■ **Set problem**: Print each line of the listing once more, precisely as given.

## begin

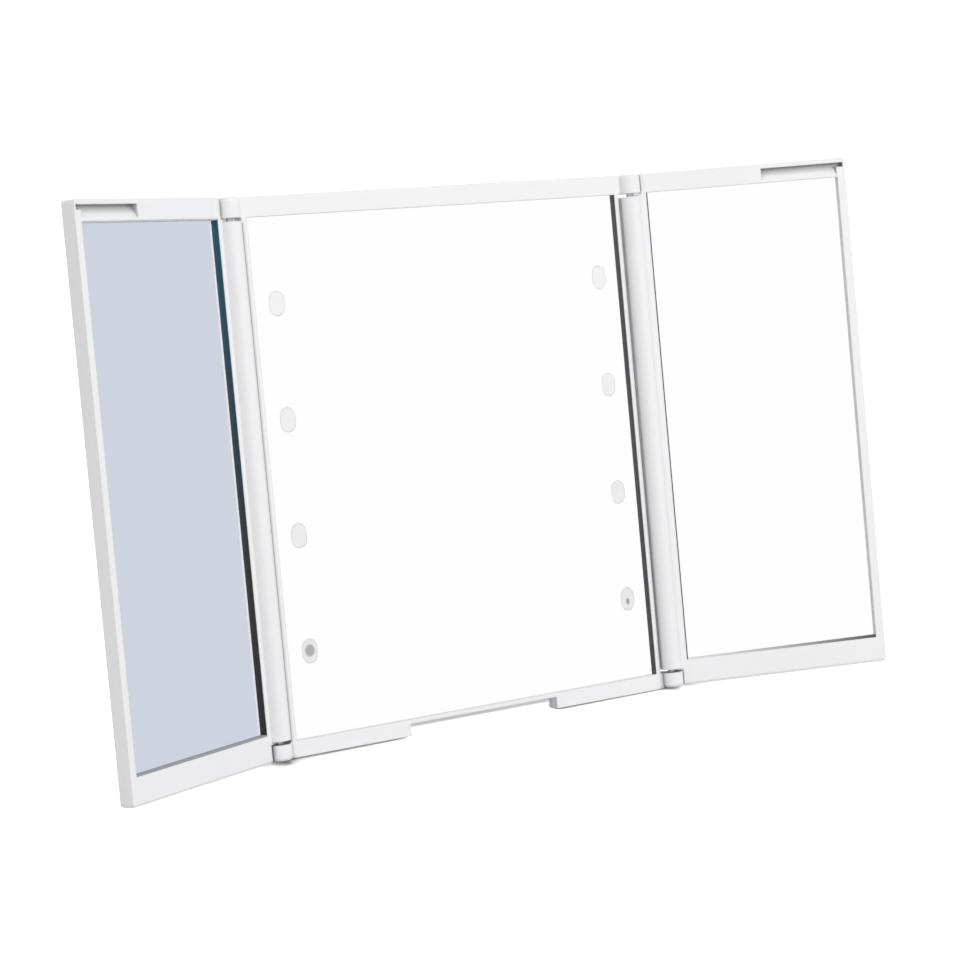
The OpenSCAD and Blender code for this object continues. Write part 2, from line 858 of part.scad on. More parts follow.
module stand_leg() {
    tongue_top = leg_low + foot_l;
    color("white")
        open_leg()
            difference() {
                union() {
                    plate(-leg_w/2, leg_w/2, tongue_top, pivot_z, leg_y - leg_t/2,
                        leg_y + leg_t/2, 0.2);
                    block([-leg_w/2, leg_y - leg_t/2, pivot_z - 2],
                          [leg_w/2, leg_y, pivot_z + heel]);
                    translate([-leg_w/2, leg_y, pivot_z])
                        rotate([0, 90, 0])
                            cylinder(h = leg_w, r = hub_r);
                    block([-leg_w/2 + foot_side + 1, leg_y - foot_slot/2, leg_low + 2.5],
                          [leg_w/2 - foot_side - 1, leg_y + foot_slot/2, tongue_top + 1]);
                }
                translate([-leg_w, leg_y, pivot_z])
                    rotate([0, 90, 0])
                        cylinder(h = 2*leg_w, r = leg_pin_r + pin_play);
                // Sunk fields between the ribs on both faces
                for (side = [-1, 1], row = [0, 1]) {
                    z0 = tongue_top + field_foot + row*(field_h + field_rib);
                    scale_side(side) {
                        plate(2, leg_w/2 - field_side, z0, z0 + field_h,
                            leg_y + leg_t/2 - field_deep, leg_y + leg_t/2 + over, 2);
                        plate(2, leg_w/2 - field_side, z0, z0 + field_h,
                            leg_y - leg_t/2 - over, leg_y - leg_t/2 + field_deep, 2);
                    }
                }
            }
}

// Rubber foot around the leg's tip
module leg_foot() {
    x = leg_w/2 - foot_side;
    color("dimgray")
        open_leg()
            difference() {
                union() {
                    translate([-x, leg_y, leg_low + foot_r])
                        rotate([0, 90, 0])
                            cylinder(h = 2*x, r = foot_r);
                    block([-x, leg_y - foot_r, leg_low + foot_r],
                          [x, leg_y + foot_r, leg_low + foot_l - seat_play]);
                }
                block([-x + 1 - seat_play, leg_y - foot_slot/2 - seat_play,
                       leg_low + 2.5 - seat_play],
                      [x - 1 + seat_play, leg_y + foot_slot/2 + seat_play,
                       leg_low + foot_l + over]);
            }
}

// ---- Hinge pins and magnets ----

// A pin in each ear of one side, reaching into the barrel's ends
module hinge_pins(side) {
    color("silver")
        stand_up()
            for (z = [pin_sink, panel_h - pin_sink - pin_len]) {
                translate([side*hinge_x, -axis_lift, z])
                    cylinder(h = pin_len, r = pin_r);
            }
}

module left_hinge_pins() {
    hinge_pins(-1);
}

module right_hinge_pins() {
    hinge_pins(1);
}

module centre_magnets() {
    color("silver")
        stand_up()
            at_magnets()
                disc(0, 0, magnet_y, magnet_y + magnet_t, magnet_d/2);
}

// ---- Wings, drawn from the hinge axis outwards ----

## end

■ **Task output**:
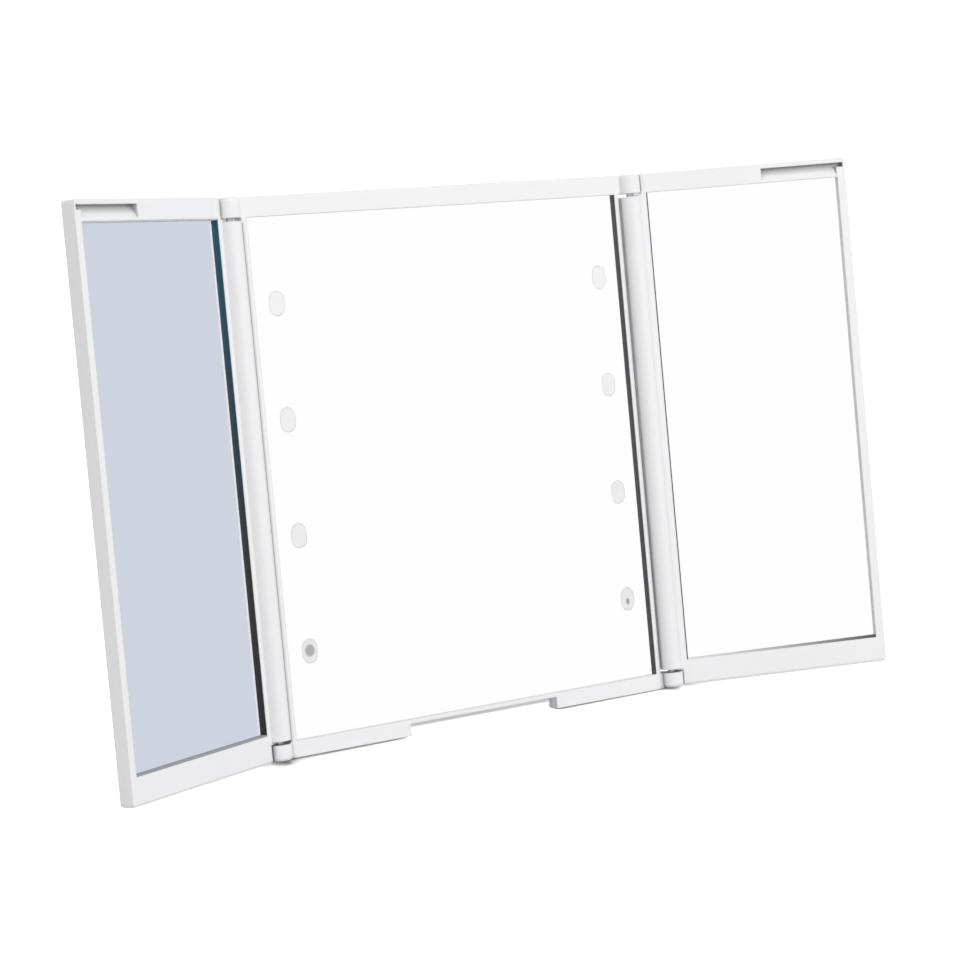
The OpenSCAD and Blender code for this object continues. Write part 2, from line 858 of part.scad on. More parts follow.
module stand_leg() {
    tongue_top = leg_low + foot_l;
    color("white")
        open_leg()
            difference() {
                union() {
                    plate(-leg_w/2, leg_w/2, tongue_top, pivot_z, leg_y - leg_t/2,
                        leg_y + leg_t/2, 0.2);
                    block([-leg_w/2, leg_y - leg_t/2, pivot_z - 2],
                          [leg_w/2, leg_y, pivot_z + heel]);
                    translate([-leg_w/2, leg_y, pivot_z])
                        rotate([0, 90, 0])
                            cylinder(h = leg_w, r = hub_r);
                    block([-leg_w/2 + foot_side + 1, leg_y - foot_slot/2, leg_low + 2.5],
                          [leg_w/2 - foot_side - 1, leg_y + foot_slot/2, tongue_top + 1]);
                }
                translate([-leg_w, leg_y, pivot_z])
                    rotate([0, 90, 0])
                        cylinder(h = 2*leg_w, r = leg_pin_r + pin_play);
                // Sunk fields between the ribs on both faces
                for (side = [-1, 1], row = [0, 1]) {
                    z0 = tongue_top + field_foot + row*(field_h + field_rib);
                    scale_side(side) {
                        plate(2, leg_w/2 - field_side, z0, z0 + field_h,
                            leg_y + leg_t/2 - field_deep, leg_y + leg_t/2 + over, 2);
                        plate(2, leg_w/2 - field_side, z0, z0 + field_h,
                            leg_y - leg_t/2 - over, leg_y - leg_t/2 + field_deep, 2);
                    }
                }
            }
}

// Rubber foot around the leg's tip
module leg_foot() {
    x = leg_w/2 - foot_side;
    color("dimgray")
        open_leg()
            difference() {
                union() {
                    translate([-x, leg_y, leg_low + foot_r])
                        rotate([0, 90, 0])
                            cylinder(h = 2*x, r = foot_r);
                    block([-x, leg_y - foot_r, leg_low + foot_r],
                          [x, leg_y + foot_r, leg_low + foot_l - seat_play]);
                }
                block([-x + 1 - seat_play, leg_y - foot_slot/2 - seat_play,
                       leg_low + 2.5 - seat_play],
                      [x - 1 + seat_play, leg_y + foot_slot/2 + seat_play,
                       leg_low + foot_l + over]);
            }
}

// ---- Hinge pins and magnets ----

// A pin in each ear of one side, reaching into the barrel's ends
module hinge_pins(side) {
    color("silver")
        stand_up()
            for (z = [pin_sink, panel_h - pin_sink - pin_len]) {
                translate([side*hinge_x, -axis_lift, z])
                    cylinder(h = pin_len, r = pin_r);
            }
}

module left_hinge_pins() {
    hinge_pins(-1);
}

module right_hinge_pins() {
    hinge_pins(1);
}

module centre_magnets() {
    color("silver")
        stand_up()
            at_magnets()
                disc(0, 0, magnet_y, magnet_y + magnet_t, magnet_d/2);
}

// ---- Wings, drawn from the hinge axis outwards ----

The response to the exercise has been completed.